Question about a medication that my friend was given for her dog...

My friend adopted her dog - spayed female, probably GSD mix of some sort - a few months ago and everything is going very well.  The only "problem" she really has is that the little girl "leaks" a bit. My friend has been noticing small spots of urine on the floor after her dog has been laying down for a while, and when she called the vet last week, she was told that this is a common problem with spayed females - they lose control of those muscles somewhat and leave little dribbles behind.

The vet's solution was to prescribe her a medication called Phenylpropanolamine that she is to give the dog three times a day for the rest of her life. My first question, of course, was, "Does the drug have any adverse side-effects?", but the vet did not make my friend aware of any.

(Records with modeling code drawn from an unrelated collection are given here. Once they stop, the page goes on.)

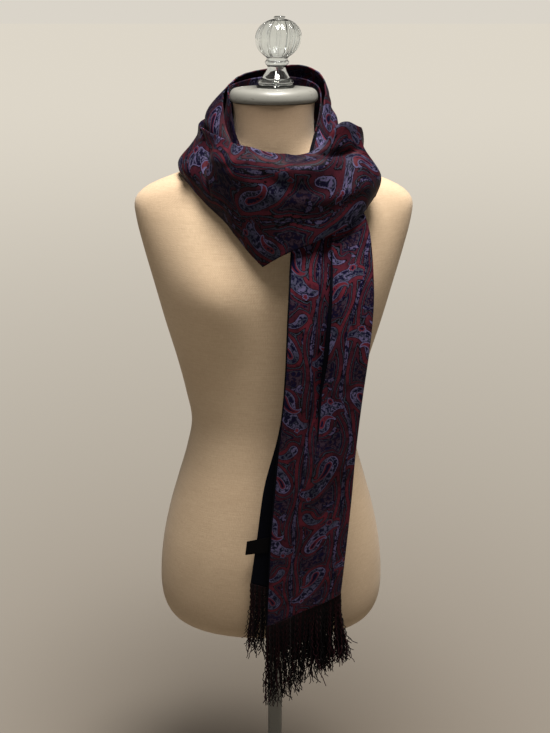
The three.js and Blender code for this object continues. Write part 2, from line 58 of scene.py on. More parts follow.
OUTER = table("turn topR topZ foldR foldZ nipR nipZ rimR rimZ creaseR creaseZ bellyR bellyZ hemR hemZ", [
    (-300, 57, 1122, 63, 1113, 69, 1104, 75, 1096, 81, 1088, 87, 1081, 92, 1075),
    (-282, 58.5, 1143, 65, 1131, 69, 1119, 76, 1107, 82, 1097, 88, 1089, 92, 1081),
    (-260, 60, 1161, 66, 1147, 69, 1132, 76, 1118, 82, 1105, 88, 1094, 91, 1084),
    (-235, 65, 1176, 71, 1161, 72, 1145, 79, 1128, 83, 1112, 87, 1098, 89, 1086),
    (-205, 70, 1185, 76, 1169, 75, 1151, 81, 1134, 82, 1117, 86, 1101, 87, 1087),
    (-175, 70, 1180, 76, 1165, 75, 1149, 82, 1133, 83, 1117, 87, 1101, 88, 1087),
    (-148, 66, 1175, 74, 1159, 75, 1137, 84, 1133, 87, 1118, 94, 1100, 95, 1085),
    (-120, 62, 1165, 76, 1146, 78, 1116, 87, 1127, 91, 1112, 104, 1092, 102, 1079),
    (-96, 61, 1157, 82, 1133, 81, 1102, 89, 1121, 93, 1107, 110, 1084, 107, 1073),
    (-76, 62, 1141, 78, 1124, 79, 1099, 87, 1119, 91, 1103, 112, 1078, 110, 1064),
    (-56, 65, 1114, 72, 1106, 75, 1094, 80, 1113, 85, 1096, 104, 1068, 104, 1040),
    (-38, 67, 1096, 69, 1090, 72, 1087, 76, 1107, 81, 1092, 99, 1060, 100, 1020),
    (-20, 68, 1088, 69, 1092, 71, 1097, 75, 1102, 79, 1090, 99, 1053, 101, 993),
    (-9.4, 69, 1082, 70.5, 1088, 71, 1094, 75, 1099, 79, 1089, 100, 1046, 102, 977),
    (7, 72, 1080, 72.5, 1086, 73.5, 1092, 77.5, 1097, 82, 1088, 105, 1048, 105, 991),
    (20, 80, 1080, 80, 1086, 81, 1092, 85, 1097, 89, 1089, 113, 1052, 112, 1002),
    (33, 88, 1087, 88, 1095, 88.5, 1102, 93, 1107, 97, 1094, 122, 1057, 121, 1014),
    (46, 96, 1103, 95, 1112, 95.5, 1121, 100, 1128, 105, 1101, 132, 1065, 129, 1029),
    (60, 106, 1104, 105, 1112, 106, 1120, 111, 1126, 114, 1104, 136, 1073, 131, 1048),
])
POINT_TURN = -9.4
INNER = table("turn topR topZ midR midZ lowR lowZ", [
    (-300, 53.5, 1117, 62, 1098, 79, 1078),
    (-270, 54.5, 1151, 60, 1122, 77, 1082),
    (-235, 57.5, 1166, 65, 1130, 77, 1086),
    (-180, 62, 1172, 68, 1133, 76, 1088),
    (-125, 56, 1166, 63, 1133, 76, 1088),
    (-92, 54.5, 1160, 60, 1132, 75, 1088),
    (-72, 54.5, 1142, 60, 1122, 76, 1089),
    (-50, 56, 1108, 61, 1094, 70, 1080),
    (-20, 59, 1086, 62, 1074, 66, 1061),
    (10, 60, 1078, 62, 1063, 65, 1047),
    (30, 61, 1064, 62.5, 1053, 64, 1042),
    (47, 76, 1060, 77.5, 1050, 79, 1040),
    (60, 98, 1060, 99.5, 1053, 101, 1046),
])
TAIL_COLUMNS = "along leftX leftY leftZ rightX rightY rightZ arch valley turned under"
FRONT_TAIL = table(TAIL_COLUMNS, [
    (0, 49.4, -28.5, 1122, 81.8, -50.3, 1075, 0.5, 0.5, 0.06, 2.5),
    (30, 43, -51, 1101, 87, -60, 1061, 1, 1, 0.1, 2.5),
    (66, 34, -70, 1072, 96, -72, 1043, 2, 2, 0.16, 2.6),
    (104, 25, -82, 1038, 106, -82, 1017, 3, 4, 0.24, 3),
    (146, 18.5, -94, 1000, 110.5, -94, 985, 4.5, 7, 0.32, 4),
    (200, 15.5, -111, 946, 112.5, -110, 938, 6, 11, 0.36, 5),
    (260, 13.2, -117, 885, 109.5, -117, 884, 6, 15, 0.36, 5),
    (320, 10.5, -118, 822, 104, -118, 826, 6, 18, 0.36, 5),
    (365, 5.5, -118, 774, 100.5, -118, 784, 6, 10, 0.36, 5),
    (410, 1.2, -118, 727, 97.5, -118, 741, 5, 3, 0.36, 5),
    (470, -3.5, -118, 664, 95, -118, 684, 4, 1, 0.35, 5),
    (540, -8, -118.5, 590, 91, -118.5, 618, 4, 1, 0.34, 5),
    (645, -12, -119, 484, 85.5, -119, 538, 4, 2, 0.33, 5),
])
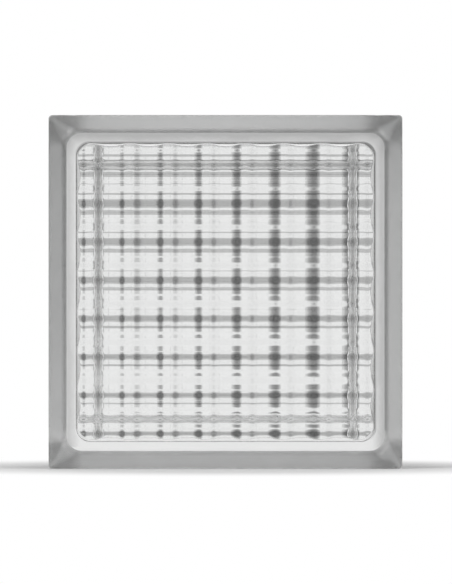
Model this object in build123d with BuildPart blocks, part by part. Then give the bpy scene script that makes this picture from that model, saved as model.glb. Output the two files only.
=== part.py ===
from build123d import *
import math
import os

os.makedirs("parts", exist_ok=True)

# Overall size, standing on its lower edge with the front face towards -Y
block_width = 190.0
block_height = 190.0
block_depth = 80.0

# Outer shape
corner_radius = 2.0  # the four corners, seen from the front
face_edge_radius = 1.2  # rim of each face
flange_depth = 8.0  # straight strip behind each face, all round
key_slope_depth = 14.0  # long slanted side of the mortar key
key_depth = 9.0  # how far the mortar key is set in from the flanges
key_bend_radius = 17.0  # where the slanted side turns into the key's floor
key_corner_radius = 8.0  # the four corners of the key's floor, seen from the front

# Glass squeezed out along the fused seam
outer_bead_width = 7.0
outer_bead_height = 2.5
inner_bead_width = 5.0
inner_bead_height = 1.2
bead_foot = 0.2  # straight foot below a bead's rounding

# Glass thickness and the sealed hollow
side_wall = 4.5  # from the mortar key to the hollow, at the seam
pane_thickness = 7.0  # at the bottom of a flute
wall_draft = 2.0  # degrees, the hollow is widest at the seam
hollow_edge_radius = 8.0  # where a side wall turns into a pane
hollow_corner_extra = 2.0  # the hollow's four corners are this much rounder than its edges

# Ridges and flutes pressed into the inner face of each pane
flute_pitch = 20.9
ridge_width = 7.6  # convex part between two flutes
ridge_height = 3.0  # from the bottom of a flute to the top of a ridge, doubled where two ridges cross
flute_overrun = 1.5  # the hollow's rounded edge starts this much deeper than the flutes
points_per_flute = 12  # how finely the crossed relief's surface is drawn
surface_tolerance = 0.01
place_tolerance = 0.01  # how near an edge lies to the place it is looked for at
relief_margin = 0.25  # in flute pitches, how far the crossed relief reaches past the last flute

# Places worked out from the sizes above
centre = Plane(origin=(0, 0, block_height / 2), x_dir=(1, 0, 0), z_dir=(0, -1, 0))
back_section = Plane(origin=(-block_width / 2, 0, block_height / 2), x_dir=(0, 0, -1), z_dir=(1, 0, 0))
key_half_width = block_depth / 2 - flange_depth - key_slope_depth
core_width = block_width - 2 * key_depth
core_height = block_height - 2 * key_depth
hollow_width = core_width - 2 * side_wall
hollow_height = core_height - 2 * side_wall
flute_bottom = block_depth / 2 - pane_thickness
hollow_half_depth = flute_bottom + flute_overrun
hollow_corner_radius = hollow_edge_radius + hollow_corner_extra
outer_bead_radius = outer_bead_height - bead_foot
inner_bead_radius = inner_bead_height - bead_foot
flute_half = (flute_pitch - ridge_width) / 2
ridge_half = ridge_width / 2
bend_slope = 2 * ridge_height / flute_pitch


# A closed section with flutes along its upper side, wide enough to cross a panel
def fluted_section(section_plane, panel_width):
    bend_level = flute_bottom - flute_half * bend_slope
    ridge_top = bend_level - ridge_half * bend_slope
    flutes_each_side = math.ceil(panel_width / 2 / flute_pitch)
    start = (-flutes_each_side * flute_pitch - flute_half, bend_level)
    end = (flutes_each_side * flute_pitch + flute_half + ridge_width, bend_level)
    with BuildSketch(section_plane) as section:
        with BuildLine():
            for number in range(-flutes_each_side, flutes_each_side + 1):
                middle = number * flute_pitch
                flute_from = (middle - flute_half, bend_level)
                flute_to = (middle + flute_half, bend_level)
                ridge_to = (middle + flute_half + ridge_width, bend_level)
                ThreePointArc(flute_from, (middle, flute_bottom), flute_to)
                ThreePointArc(flute_to, (middle + flute_pitch / 2, ridge_top), ridge_to)
            Polyline(end, (end[0], -block_depth / 2), (start[0], -block_depth / 2), start)
        make_face()
    return section.sketch


# How far the same line stands above the bottom of its flutes, at a place across the panel
def flute_rise(across):
    turn = math.sin(2 * math.atan(bend_slope))
    from_flute_middle = abs((across / flute_pitch + 0.5) % 1 - 0.5) * flute_pitch
    if from_flute_middle < flute_half:
        flute_radius = flute_half / turn
        return flute_radius - math.sqrt(flute_radius**2 - from_flute_middle**2)
    ridge_radius = ridge_half / turn
    from_ridge_middle = flute_pitch / 2 - from_flute_middle
    return ridge_height - ridge_radius + math.sqrt(ridge_radius**2 - from_ridge_middle**2)


# Evenly spaced places across a panel and a little past its edges
def places_across(panel_width):
    pitches_each_side = math.ceil(panel_width / 2 / flute_pitch) + relief_margin
    count = round(2 * pitches_each_side * points_per_flute)
    return [(2 * number / count - 1) * pitches_each_side * flute_pitch for number in range(count + 1)]


# A block behind a surface where upright and level ridges cross and their heights add up
def crossed_relief(panel_width, panel_height):
    rows = []
    for across in places_across(panel_width):
        row = []
        for up in places_across(panel_height):
            depth = flute_bottom - flute_rise(across) - flute_rise(up)
            row.append(Vector(across, -depth, block_height / 2 + up))
        rows.append(row)
    surface = Face.make_surface_from_array_of_points(rows, tol=surface_tolerance, min_deg=3, max_deg=3)
    return Solid.extrude(surface, Vector(0, block_depth, 0))


# The sealed hollow inside the block
with BuildPart() as hollow:
    with BuildSketch(centre):
        RectangleRounded(hollow_width, hollow_height, hollow_corner_radius)
    extrude(amount=hollow_half_depth, both=True, taper=wall_draft)
    front_rim = hollow.faces().sort_by(Axis.Y)[0].edges()
    back_rim = hollow.faces().sort_by(Axis.Y)[-1].edges()
    fillet(front_rim + back_rim, radius=hollow_edge_radius)
    # The front pane has crossed ridges, and the back pane has level ones only
    add(crossed_relief(hollow_width, hollow_height), mode=Mode.INTERSECT)
    extrude(fluted_section(back_section, hollow_height), amount=block_width, mode=Mode.INTERSECT)

# The bead of glass that the seam leaves round the inside of the hollow
with BuildPart() as inner_bead:
    with BuildSketch(centre):
        RectangleRounded(core_width, core_height, key_corner_radius)
        RectangleRounded(
            hollow_width - 2 * inner_bead_height,
            hollow_height - 2 * inner_bead_height,
            hollow_corner_radius - inner_bead_height,
            mode=Mode.SUBTRACT,
        )
    extrude(amount=inner_bead_width / 2, both=True)
    bead_faces = inner_bead.faces().sort_by(Axis.Y)
    bead_rims = bead_faces[0].inner_wires()[0].edges() + bead_faces[-1].inner_wires()[0].edges()
    fillet(bead_rims, radius=inner_bead_radius)

# The same seam's bead round the outside, proud of the mortar key's floor
with BuildPart() as outer_bead:
    with BuildSketch(centre):
        RectangleRounded(
            core_width + 2 * outer_bead_height,
            core_height + 2 * outer_bead_height,
            key_corner_radius + outer_bead_height,
        )
    extrude(amount=outer_bead_width / 2, both=True)
    fillet(outer_bead.faces().filter_by(Axis.Y).edges(), radius=outer_bead_radius)

# The block: two pressed halves fused into one piece of glass
with BuildPart() as glass_block:
    with BuildSketch(centre.offset(block_depth / 2 - flange_depth)):
        RectangleRounded(block_width, block_height, corner_radius)
    extrude(amount=flange_depth)
    with BuildSketch(centre.offset(block_depth / 2 - flange_depth)):
        RectangleRounded(block_width, block_height, corner_radius)
    with BuildSketch(centre.offset(key_half_width)):
        RectangleRounded(core_width, core_height, key_corner_radius)
    loft()
    with BuildSketch(centre):
        RectangleRounded(core_width, core_height, key_corner_radius)
    extrude(amount=key_half_width)
    mirror(about=centre)
    front_rim = glass_block.faces().sort_by(Axis.Y)[0].edges()
    back_rim = glass_block.faces().sort_by(Axis.Y)[-1].edges()
    fillet(front_rim + back_rim, radius=face_edge_radius)
    for bend in (-key_half_width, key_half_width):
        bend_edges = glass_block.edges().filter_by_position(Axis.Y, bend - place_tolerance, bend + place_tolerance)
        fillet(bend_edges, radius=key_bend_radius)
    add(outer_bead.part)
    add(hollow.part, mode=Mode.SUBTRACT)
    add(inner_bead.part)

glass_block.part.label = "glass_block"
export_step(glass_block.part, "parts/glass_block.step")
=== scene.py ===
import bpy
import bmesh
import math
from mathutils import Matrix, Vector


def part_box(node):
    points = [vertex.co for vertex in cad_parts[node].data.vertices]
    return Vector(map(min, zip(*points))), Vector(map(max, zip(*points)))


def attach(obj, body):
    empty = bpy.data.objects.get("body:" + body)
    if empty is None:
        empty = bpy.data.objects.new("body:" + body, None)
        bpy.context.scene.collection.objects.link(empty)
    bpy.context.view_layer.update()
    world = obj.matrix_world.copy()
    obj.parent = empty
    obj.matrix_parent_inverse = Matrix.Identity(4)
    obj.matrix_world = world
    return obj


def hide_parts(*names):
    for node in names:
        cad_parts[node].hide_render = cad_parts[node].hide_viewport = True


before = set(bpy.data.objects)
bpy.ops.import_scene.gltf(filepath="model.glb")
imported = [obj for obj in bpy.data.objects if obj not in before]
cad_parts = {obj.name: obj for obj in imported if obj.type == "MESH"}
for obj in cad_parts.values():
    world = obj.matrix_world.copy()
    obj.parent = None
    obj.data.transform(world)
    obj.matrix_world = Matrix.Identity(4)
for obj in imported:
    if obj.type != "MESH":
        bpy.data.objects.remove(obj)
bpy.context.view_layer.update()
mm = 0.001

blockLow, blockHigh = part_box("glass_block")
blockCentre = (blockLow + blockHigh) / 2
blockHalf = (blockHigh - blockLow) / 2
quarterTurn = math.radians(90)


class Wire:
    # a socket that sums can be written with
    def __init__(self, tree, socket):
        self.tree = tree
        self.socket = socket

    def maths(self, operation, other=None, swap=False):
        node = self.tree.nodes.new("ShaderNodeMath")
        node.operation = operation
        pair = (other, self) if swap else (self, other)
        for place, value in enumerate(pair):
            if isinstance(value, Wire):
                self.tree.links.new(value.socket, node.inputs[place])
            elif value is not None:
                node.inputs[place].default_value = value
        return Wire(self.tree, node.outputs[0])

    def __add__(self, other):
        return self.maths("ADD", other)

    def __sub__(self, other):
        return self.maths("SUBTRACT", other)

    def __rsub__(self, other):
        return self.maths("SUBTRACT", other, swap=True)

    def __mul__(self, other):
        return self.maths("MULTIPLY", other)

    def __truediv__(self, other):
        return self.maths("DIVIDE", other)

    __radd__ = __add__
    __rmul__ = __mul__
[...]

Tonight, however, she was talking to someone else about the drug and was told that it causes cancer.

Do any of you know anything about this? I figured Connie might chime in here... LOL My friend called me in a panic asking if I knew anything about it, but I've never even heard of the medication.

Thanks for your help.  Just so you know, every single one of you on this board is fantastic and I value your knowledge and advice so much more than I can even tell you.


----------



## Connie Sutherland (Mar 27, 2006)

Alicia Mertz said:


> Question about a medication that my friend was given for her dog.............The vet's solution was to prescribe her a medication called Phenylpropanolamine that she is to give the dog three times a day for the rest of her life. My first question, of course, was, "Does the drug have any adverse side-effects?", but the vet did not make my friend aware of any.....


OK, I might be wrong, but what I recall is that it causes far fewer side effects than HRT (with estrogen), which would be the other widely-used treatment.

Let me look through saved URLs.


----------



## Connie Sutherland (Mar 27, 2006)

I found 'em.

I like these two sites very much. The first one is no longer "live," as in the vet stopped answering emails in 2002 or 2003, but I still find him really knowledgeable and quick to say it when he does not know.

http://www.vetinfo4dogs.com/dphenylpropanolamine.html#Phenylpropanolamine's%20alternatives

http://www.vetinfo4dogs.com/dphenylpropanolamine.html#Phenylpropanolamine

And this one is another go-to site, IMO:

http://www.marvistavet.com/html/body_phenylpropanolamine.html

That one (Mar Vista) will tell you all the possible side effects and how to look for them. It will give you the language for questions to call the vet with, too.


----------



## Alicia Mertz (Mar 28, 2006)

Connie, has anyone ever told you that YOU ROCK?! =D> 

Thank you so much for the information. Those sites are great and just the sort of thing I was hoping (knew) you could provide me with. I will show them to my friend tomorrow, much to her delight, I'm sure.


----------